Representation and Democracy
In that it is both an aspect of electoral behavior and a mechanism for determining government's responsiveness to the public, representation has acquired the status of a democratic institution in political science. This despite the fact that political representation is not associated exclusively with democracy (it predates modern democratic states and exists in states that are not democratic); in fact, its relation to democracy is permanently subject to debate. Yet the picture becomes more complicated when we move from political practice and survey analyses to political theory.
Indirectness in politics has never enjoyed much currency in democratic theory. Direct rule was generally seen as paradigmatic because it entails a fusion of "talking" and "doing" in political action and the full participation of all citizens in the decision-making process. Rather than naming a political order, "today, in politics, democracy is the name of what we cannot have-yet cannot cease to want." The modern "discovery" of representation has not seriously challenged this paradigm. Participatory democrats disdain representation because it justifies a vertical relation between the citizens and thestate and promotes a passive citizenry and an elected aristocracy. Procedural theorists of democracy give representation merely an instrumental justification and see it as a useful "fiction" that applies the division of labor to governmental functions.
Democratic theorists give representation a cold reception because it refers to political processes that are internal to the state, rather than to a form of democratic participation. Indeed, its democratic credentials come from election in time1 and time2, events that tell us representation's inception and termination, not its life span. As a result, political theorists emphasize the nondemocratic nature of representation, notwithstanding the successful performance of representative democracy. "Democratic theory has little to gain from talking the language of representation, since everything necessary to the theory may be put in terms of (a) legislators (or decision-makers) who are (b) legitimated or authorized to enact public policies, and who are (c) subject or responsible to public control at free elections." In other words, the main concern of theorists of democracy should be the citizens' "opportunity" "to practice direct democracy" in a representative system, rather than representation itself.

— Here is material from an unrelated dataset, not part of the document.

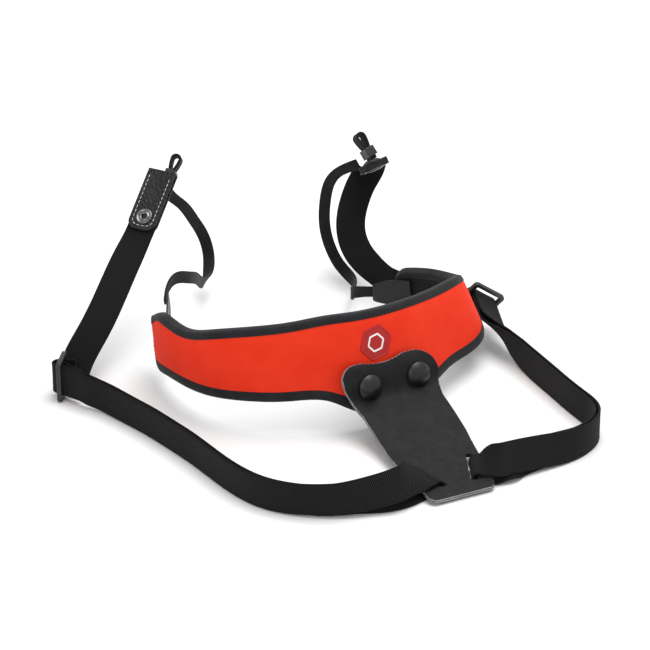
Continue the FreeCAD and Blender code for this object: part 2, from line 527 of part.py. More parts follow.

According to Jane Mansbridge, in order to successfully address the issue of the norms appropriate to a representative system, the first order of business is to "assume" that "representation is, and is normatively intended as, something more than a defective substitute for direct democracy." The implication being that theorists intuitively assume the democratic norm as direct rule by the citizens rather than representation, the consolidation of representative institutions and the reliability of electoral behavior surveys notwithstanding. It seems there is no way to make representation what it cannot be: a valid substitute for direct democracy.
Representation in Democratic Theory and History
Despite the fact that theorists have trouble squaring the circle of the ideal (direct presence) and the real (indirect action) in democracy, significant historical examples invalidate the "defective substitute" argument. I shall cite two cases where democratization took the path of representation, one pertaining to civil society, the other to state institutions. The first example, the social movements that swept Europe during the late 1960s, is relatively recent. Although they are generally associated with assembly-driven behavior and the call for direct democracy, issues of representation defined the democratic goal of those social movements, which in large part began by denouncing either the lack or the emptiness of representational rights in the workplace, the university, and the high schools. This was particularly true in Italy, where factory strikes followed the dismantling in the mid-1950s of the workers' representative structures, a management decision whose goal was to gain full control over the organization of the productive processes (scheduling, hiring and firing criteria, wages, benefits, and environmental policy). When strikes began in the fall of 1969, Italian industrial relations were despotic in the classical sense of the word, and resembled European absolutist states before the parliamentary revolutions. This made the workers' claim for inclusion in the factory system of representation foundational rather than simply instrumental. It implied a radical transformation of how collective objectives became issues of common interest and how people wanted to be recognized within the framework of extant power relations.
The Italian case is reminiscent of the way the protagonists of the first constitutional revolution saw the struggle for political representation. Their demand that legislative power be transferred from the king to an elected parliament, and furthermore that seats in the House of Commons be assigned in proportion to the population of the counties of England, amounted to a claim for popular sovereignty. The Levellers foresaw the democratic implications of their call for representation when they claimed that the central problem of popular sovereignty (which they identified before any doctrine of popular sovereignty was formulated) was that of setting limits on a government that derived its authority from the people themselves, who, for this very reason, vindicated the right to a voice through free speech and the ballot. The designation of representatives in recurrent elections was the basic requisite of sovereignty or the liberty of the people. "If therefore the knights, citizens and burgesses sent by the people of England to serve in parliament have a power, it must be more perfectly and fully in those that send them. But (as was proved in the last section) proclamations, and other significations of the king's pleasure, are not laws to us." Algernon Sidney was arguing against Robert Filmer, whose defense of absolute monarchical sovereignty was based on the idea that the parliament should be consultative, not representative, thus explicitly linking representation to a popular (democratic) redefinition of sovereignty.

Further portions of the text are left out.